Takeaway: The Next Narrative Is Not What You Think
So what comes next? The market will initially cheer this pivot as a sign of maturity. Pollak’s honest admission—that Base messed up, that the social bet failed—will be praised as transparency. But transparency does not create demand. The underlying data shows that Base’s core metrics are still declining. The number of active developers on Base dropped in Q1 2026. The TVL, while stable, is not growing faster than competitors.
I predict that in 6 to 12 months, Base will face a new crisis: it will be caught between being a Coinbase-controlled L2 (centralized and safe) and a permissionless network (decentralized and innovative). The transition to stablecoins and AI agents will require deep integrations with the Coinbase compliance machine, which will limit the very permissionlessness that brought developers to Base in the first place. The fork between “Coinbase Chain” and “Base L2” will become a real governance battle.

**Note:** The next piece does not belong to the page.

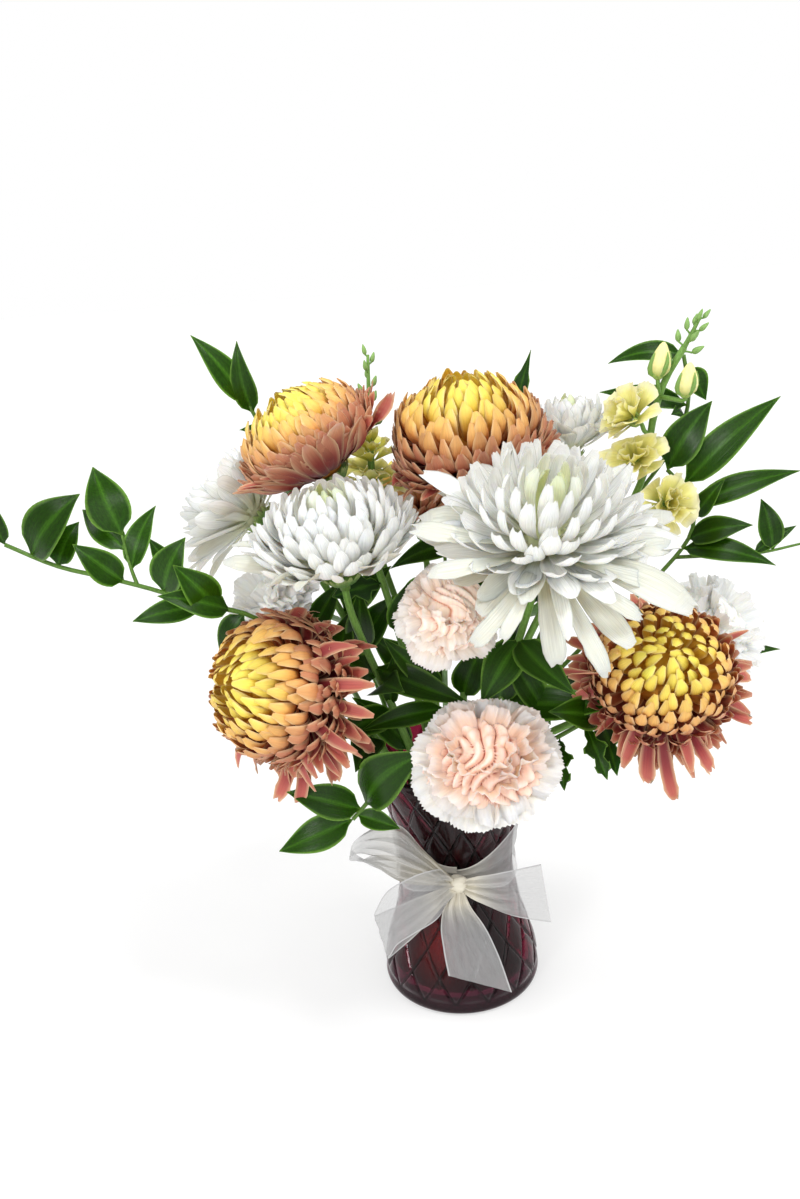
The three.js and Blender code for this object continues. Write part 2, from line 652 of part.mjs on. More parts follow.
const HEADS = [
  {
    name: "bronze_mum_upper_left", kind: INCURVED, material: bronzePetal, seed: 11, reach: 45,
    base: [-54, 5, 324], axis: [-0.47, -0.17, 0.87],
    straps: [[[-84, -18, 326], [-99, -24, 306], 9]],
    stem: { slot: polar(5.2, 200), rim: [-11, -2], radius: MUM_STEM },
  },
  {
    name: "bronze_mum_top", kind: INCURVED, material: bronzePetal, seed: 23, reach: 46, size: 1.03,
    base: [22, 18, 320], axis: [-0.1, -0.32, 0.94],
    stem: { slot: polar(5.2, 20), rim: [7, 5], radius: MUM_STEM },
  },
  {
    name: "bronze_mum_low_left", kind: INCURVED, material: bronzePetal, seed: 37, reach: 48, size: 1.08,
    base: [-68, -50, 220], axis: [-0.55, -0.74, 0.38],
    stem: { slot: polar(24.5, -142), rim: polar(41, -141), radius: MUM_STEM },
  },
  {
    name: "bronze_mum_right", kind: INCURVED, material: bronzePetal, seed: 41, reach: 45, size: 0.96,
    base: [114, -46, 214], axis: [-0.1, -0.8, 0.58],
    straps: [
      [[78, -66, 228], [57, -62, 229], 9],
      [[122, -90, 200], [124, -88, 172], 9],
    ],
    stem: { slot: polar(24.5, -22), rim: polar(41, -20), radius: MUM_STEM },
  },
  {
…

Tracing the invisible ink of protocol logic, I see that the only escape for Base is to become the default settlement layer for Coinbase’s 100+ million users. That means focusing on one thing: stablecoin payments with zero friction. Forget social, forget AI, forget meme coins. If Base can make a user send USDC to another wallet with the same speed as Venmo, it wins. But that requires a UX revolution that Coinbase has not delivered in four years.
The last word belongs to Pollak, but the final question is for every L2 builder: Are you building a sustainable economy, or just another bubble factory? The data from Base’s social failure screams the answer. Listen before you write your next whitepaper.